Me quedé muy sorprendido, no por lo que me había dicho, sino porque lo hizo en español. Johnny Miller es californiano y podía haberme imaginado que lo hablaba, pero no lo hice y él tampoco se había dirigido a mí en español en ningún momento de los dos días que llevábamos jugando juntos... No es algo que tenga una importancia trascendental y no la tuvo para mí, pero son cosas que en su momento pueden desestabilizar psicológicamente a quien sea mentalmente frágil.
Cuando me dijo que "míster Nicklaus" ya había acabado, me fijé en la pizarra y vi que había hecho tres bajo par, seguido de Ray Floyd con dos bajo par. No me dejé impresionar. Me metí de dos en el green del 17 y colé un pat de 7,5 m para eagle, que me ponía dos bajo par, con lo cual, si hacía un birdie en el último, conseguiría empatar en el segundo puesto.
La situación era complicada y más cuando en el hoyo 18 (otro par 5), el drive seguía sin responderme. Ese día sólo llevaba metidos tres drives en la calle, así que para el segundo golpe me preparé bien y conseguí que la bola cayera en un rough corto por la izquierda del green. Tenía dos golpes para empatar con Nicklaus. El siguiente golpe no podía jugarlo por alto, como era lo natural desde el punto en el que me encontraba, porque el viento soplaba desde atrás y llevaría la bola a la zona de tres pats y no de uno, que era lo que yo necesitaba. Para conseguirlo debía arriesgar al máximo. Hay momentos en que puedes elegir entre resignarte o jugártela, y yo estaba decidido a todo. Como entre la bola y el green había dos bunkers con una separación de metro y medio aproximadamente, elegí el hierro 9, me coloqué en stance, cogí el palo corto y tiré un punch hacia la estrecha franja que tenía ante mí. Le pegué a la bola con tanta seguridad que apenas sentí el golpe supe que era buena. Más que buena, resultó excepcional, pues fue a parar a poco más de un metro del hoyo. Después de un golpe como el que acababa de dar hubiera sido terrible fallar el pat, y no fallé.
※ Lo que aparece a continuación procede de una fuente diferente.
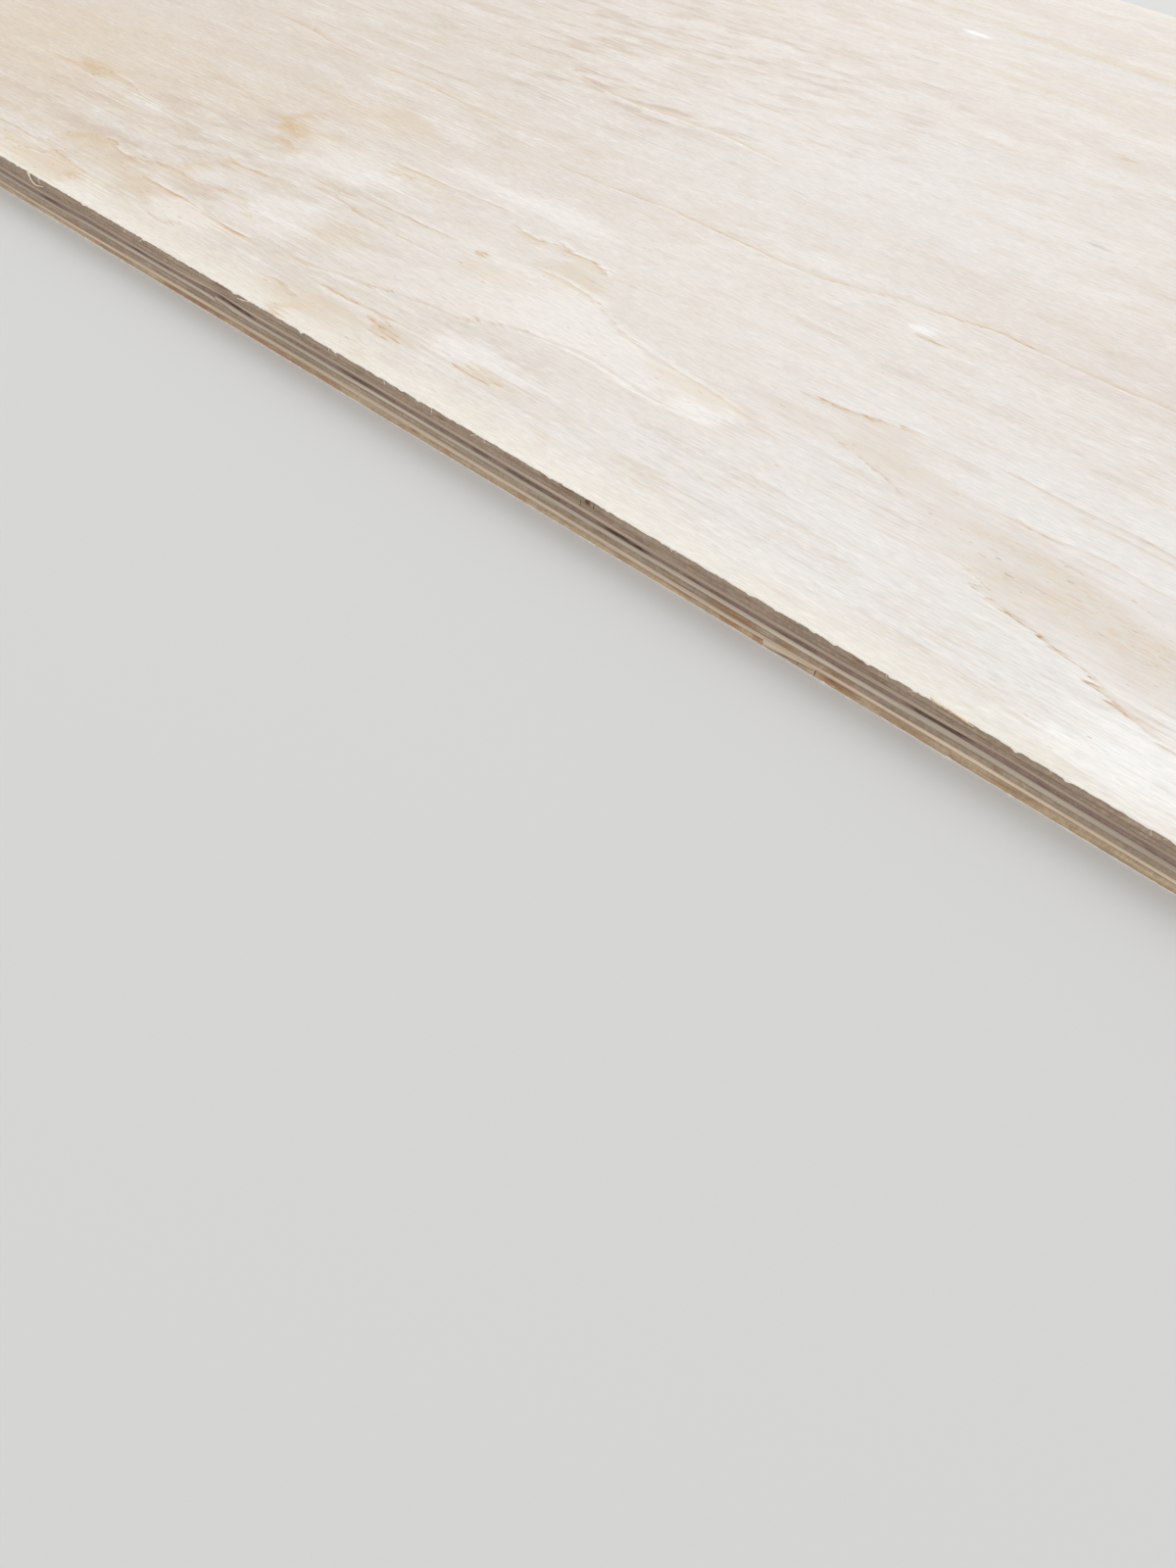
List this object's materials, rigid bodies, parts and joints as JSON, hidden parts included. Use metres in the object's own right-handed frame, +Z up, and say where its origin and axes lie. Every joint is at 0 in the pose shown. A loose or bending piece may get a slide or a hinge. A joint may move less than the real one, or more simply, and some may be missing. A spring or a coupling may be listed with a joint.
{
  "type": "plywood sheet",
  "caption": "Flat rectangular sheet of construction plywood with pale face veneers, cross-laid core plies and bare sawn edges.",
  "frame": {"origin": "middle of the underside", "axes": "+X along the length, which is the grain direction of the face veneer; +Y across the width; +Z up, out of the face"},
  "size_m": [2.44, 1.22, 0.018],
  "materials": {
    "face_veneer": "pale rotary-cut softwood veneer, lightly sanded, matt",
    "crossband_veneer": "brown core veneer, bare and sawn, matt",
    "long_core_veneer": "tan core veneer, bare and sawn, matt"
  },
  "bodies": {
    "root": {"face_veneer": "face_veneer", "crossband_ply_2": "crossband_veneer", "crossband_ply_3": "crossband_veneer", "long_ply_4": "long_core_veneer", "crossband_ply_5": "crossband_veneer", "centre_ply_6": "long_core_veneer", "crossband_ply_7": "crossband_veneer", "long_ply_8": "long_core_veneer", "crossband_ply_9": "crossband_veneer", "back_veneer": "face_veneer"}
  },
  "joints": []
}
Por entonces, Miller ya había acabado y confirmado su victoria, pero las tribunas me dedicaron su última ovación, lo cual fue muy generoso por parte de los aficionados.
Poco más tarde, en la conferencia de prensa, Johnny afirmó: —Creo que ha sido muy bueno para Seve que hoy acabara segundo; ya le llegará el día.
En ese momento, me chocó oír aquello, pues no entendía lo que en realidad quería decir. Como me había pasado cuando perdí en Sant Cugat el primer campeonato que jugué como profesional. Ese día sólo pensaba que tenía que haber ganado el Open. Con el tiempo he llegado a darme cuenta de que Johnny Miller tenía razón. En la "cocina" británica ya había empezado a preparar el plato fuerte.